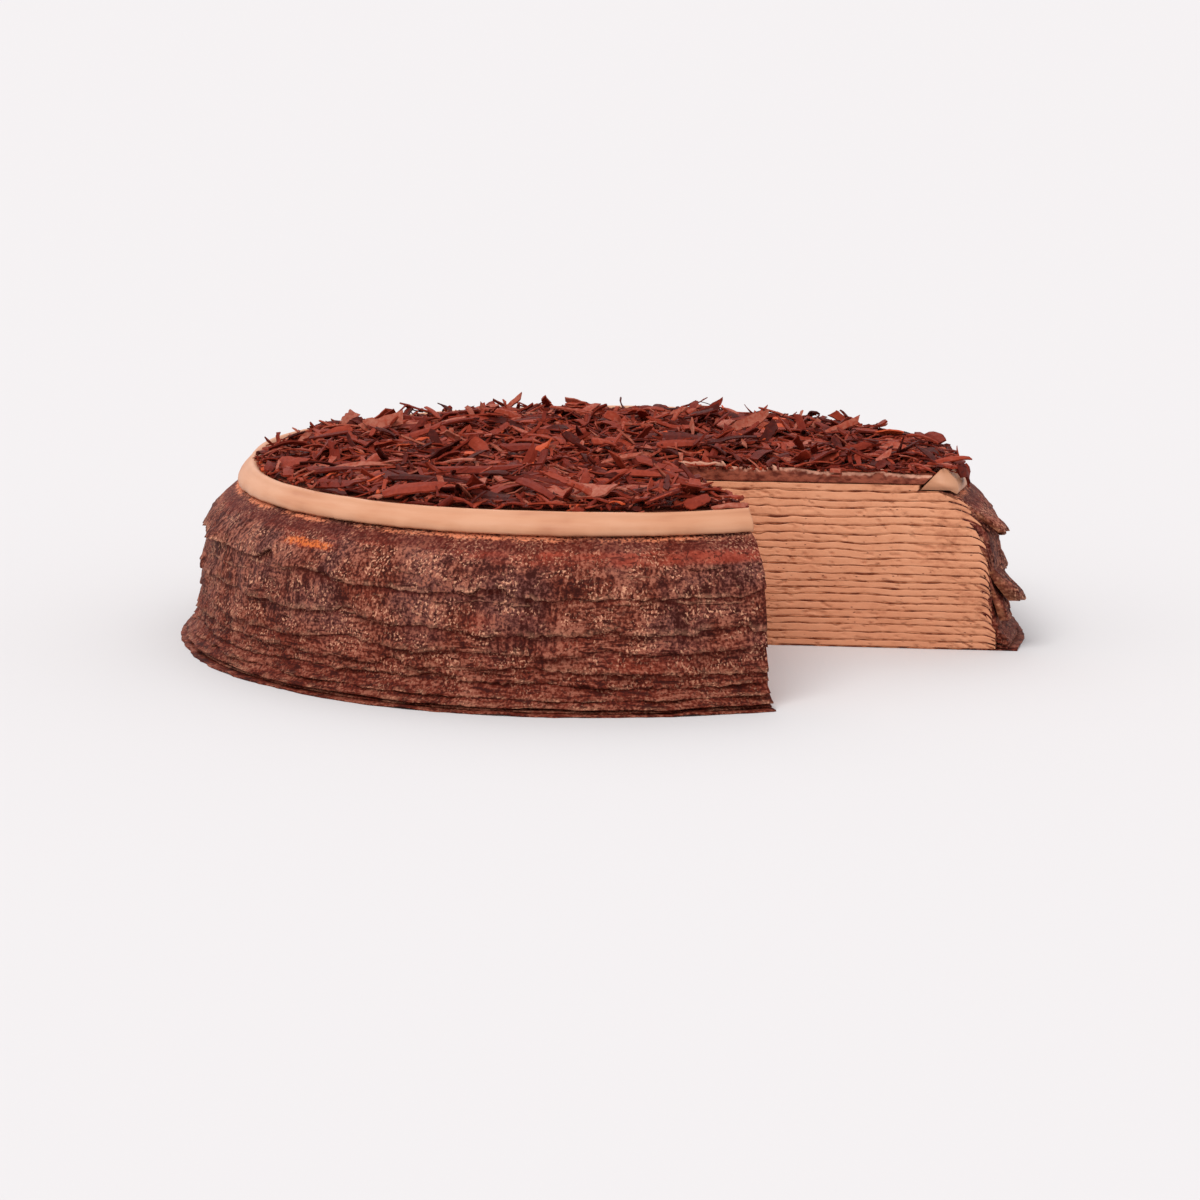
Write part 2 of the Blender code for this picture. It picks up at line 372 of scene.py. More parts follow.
class Paint(NodeGraph):
    """The shader tree of one material, with the patterns that the finishes share."""

    def __init__(self, name: str) -> None:
        """Starts a material with a Principled shader.

        Args:
            name: The material's name.
        """
        self.material = bpy.data.materials.new(name)
        self.material.use_nodes = True
        super().__init__(self.material.node_tree)
        self.surface = self.tree.nodes["Principled BSDF"]
        self.place = self.node("ShaderNodeTexCoord").outputs["Object"]

    def height(self) -> Value:
        """Gives the height above the cake's bottom."""
        return Value(self, self.node("ShaderNodeSeparateXYZ", {0: self.place}).outputs["Z"])

    def stretched(self, scale: Triple) -> Socket:
        """Gives the object's coordinates, each multiplied by its part of the scale."""
        return self.node("ShaderNodeMapping", {"Vector": self.place, "Scale": scale}).outputs["Vector"]

    def noise(
        self, size: float, detail: float = 2.0, vector: Socket | None = None, distortion: float = 0.0
    ) -> Value:
        """Gives a noise pattern.

        Args:
            size: The size of its patches, in millimetres.
            detail: How many finer layers it has.
            vector: The coordinates, or None for the object's own.
            distortion: How much it swirls.

        Returns:
            Values of about 0.3 to 0.7.
        """
        sockets = {"Vector": vector or self.place, "Scale": 1.0 / (size * MM), "Detail": detail}
        sockets["Distortion"] = distortion
        return Value(self, self.node("ShaderNodeTexNoise", sockets).outputs["Fac"])

    def dots(self, size: float, vector: Socket) -> Value:
        """Gives the distance to the nearest of many scattered dots, 0 at each, in cells of a size in mm."""
        made = self.node("ShaderNodeTexVoronoi", {"Vector": vector, "Scale": 1.0 / (size * MM)})
        return Value(self, made.outputs["Distance"])

    def stored(self, name: str) -> Value:
        """Gives a value stored on the piece's points."""
        return Value(self, self.node("ShaderNodeAttribute", attribute_name=name).outputs["Fac"])

    def mix(self, factor: Value | float, first: Any, second: Any) -> Socket:
        """Blends two colours or colour sockets by the share of the second."""
        return self.node("ShaderNodeMix", {0: factor, 6: first, 7: second}, data_type="RGBA").outputs[2]

    def ramp(self, value: Value, *stops: tuple[float, Color]) -> Socket:
        """Turns a value into a colour, by pairs of a value and its colour."""
        return self.node("ShaderNodeValToRGB", {0: value}, stops=stops).outputs[0]

    def bump(self, height: Value, distance: float, strength: float = 1.0) -> None:
        """Gives the surface a relief, where a value of 1 stands out by the distance."""
        sockets = {"Height": height, "Distance": distance, "Strength": strength}
        self.connect(self.node("ShaderNodeBump", sockets).outputs["Normal"], self.surface.inputs["Normal"])

    def dress(self, **sockets: Any) -> Material:
        """Sets the shader's sockets, each named with _ for a space.

        Args:
            **sockets: A value or a link for each socket.

        Returns:
            The finished material.
        """
        for name, value in sockets.items():
            self.connect(value, self.surface.inputs[name.replace("_", " ")])
        return self.material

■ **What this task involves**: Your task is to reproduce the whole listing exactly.

■ **The response**:
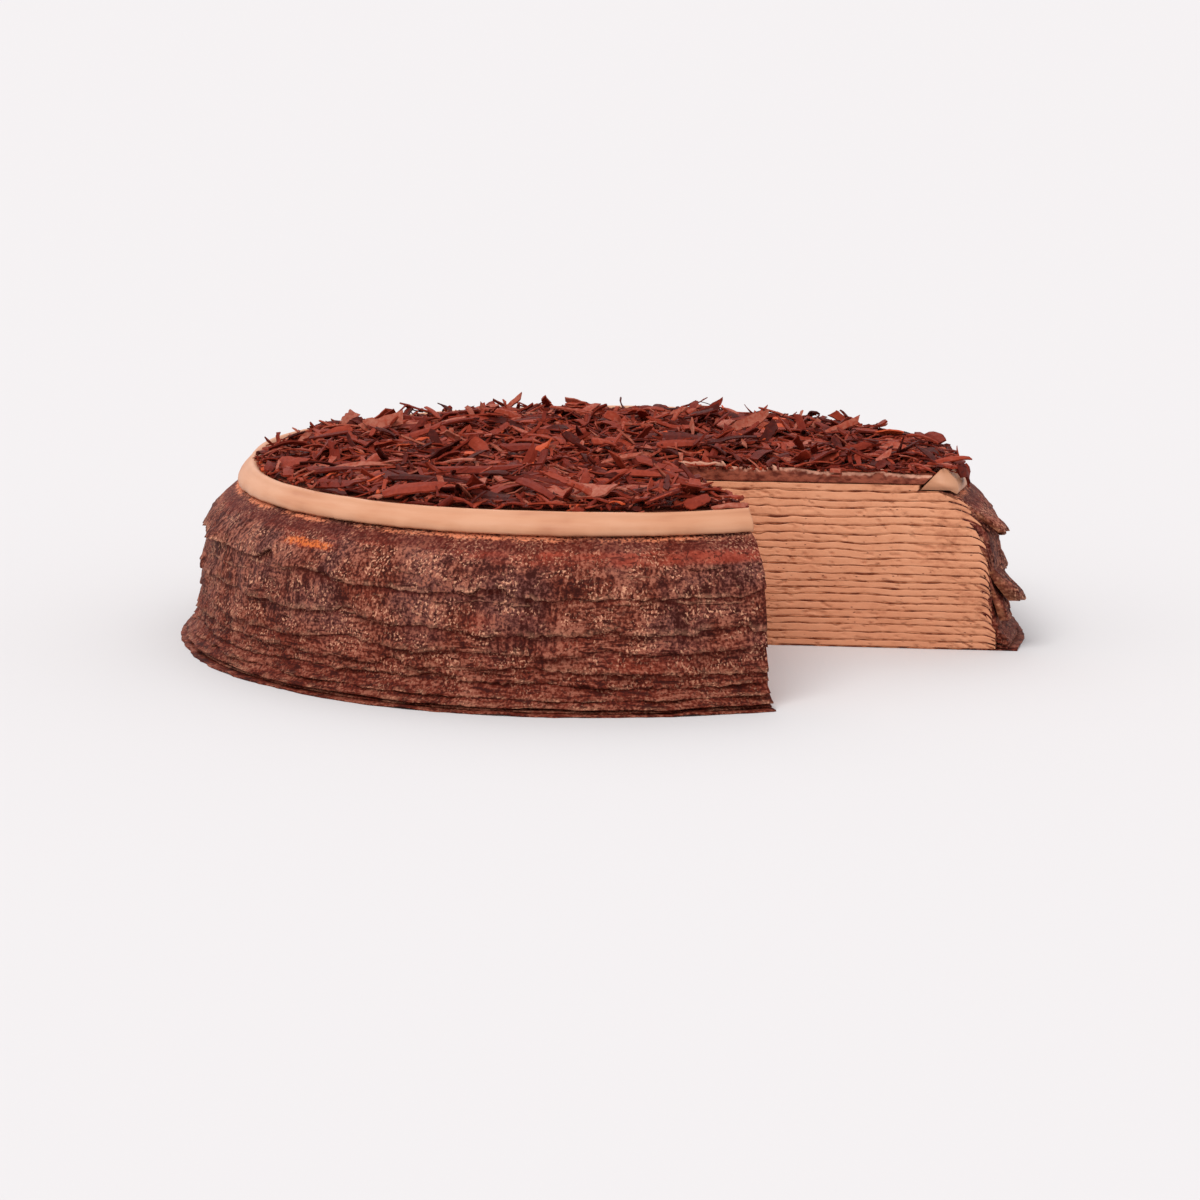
Write part 2 of the Blender code for this picture. It picks up at line 372 of scene.py. More parts follow.
class Paint(NodeGraph):
    """The shader tree of one material, with the patterns that the finishes share."""

    def __init__(self, name: str) -> None:
        """Starts a material with a Principled shader.

        Args:
            name: The material's name.
        """
        self.material = bpy.data.materials.new(name)
        self.material.use_nodes = True
        super().__init__(self.material.node_tree)
        self.surface = self.tree.nodes["Principled BSDF"]
        self.place = self.node("ShaderNodeTexCoord").outputs["Object"]

    def height(self) -> Value:
        """Gives the height above the cake's bottom."""
        return Value(self, self.node("ShaderNodeSeparateXYZ", {0: self.place}).outputs["Z"])

    def stretched(self, scale: Triple) -> Socket:
        """Gives the object's coordinates, each multiplied by its part of the scale."""
        return self.node("ShaderNodeMapping", {"Vector": self.place, "Scale": scale}).outputs["Vector"]

    def noise(
        self, size: float, detail: float = 2.0, vector: Socket | None = None, distortion: float = 0.0
    ) -> Value:
        """Gives a noise pattern.

        Args:
            size: The size of its patches, in millimetres.
            detail: How many finer layers it has.
            vector: The coordinates, or None for the object's own.
            distortion: How much it swirls.

        Returns:
            Values of about 0.3 to 0.7.
        """
        sockets = {"Vector": vector or self.place, "Scale": 1.0 / (size * MM), "Detail": detail}
        sockets["Distortion"] = distortion
        return Value(self, self.node("ShaderNodeTexNoise", sockets).outputs["Fac"])

    def dots(self, size: float, vector: Socket) -> Value:
        """Gives the distance to the nearest of many scattered dots, 0 at each, in cells of a size in mm."""
        made = self.node("ShaderNodeTexVoronoi", {"Vector": vector, "Scale": 1.0 / (size * MM)})
        return Value(self, made.outputs["Distance"])

    def stored(self, name: str) -> Value:
        """Gives a value stored on the piece's points."""
        return Value(self, self.node("ShaderNodeAttribute", attribute_name=name).outputs["Fac"])

    def mix(self, factor: Value | float, first: Any, second: Any) -> Socket:
        """Blends two colours or colour sockets by the share of the second."""
        return self.node("ShaderNodeMix", {0: factor, 6: first, 7: second}, data_type="RGBA").outputs[2]

    def ramp(self, value: Value, *stops: tuple[float, Color]) -> Socket:
        """Turns a value into a colour, by pairs of a value and its colour."""
        return self.node("ShaderNodeValToRGB", {0: value}, stops=stops).outputs[0]

    def bump(self, height: Value, distance: float, strength: float = 1.0) -> None:
        """Gives the surface a relief, where a value of 1 stands out by the distance."""
        sockets = {"Height": height, "Distance": distance, "Strength": strength}
        self.connect(self.node("ShaderNodeBump", sockets).outputs["Normal"], self.surface.inputs["Normal"])

    def dress(self, **sockets: Any) -> Material:
        """Sets the shader's sockets, each named with _ for a space.

        Args:
            **sockets: A value or a link for each socket.

        Returns:
            The finished material.
        """
        for name, value in sockets.items():
            self.connect(value, self.surface.inputs[name.replace("_", " ")])
        return self.material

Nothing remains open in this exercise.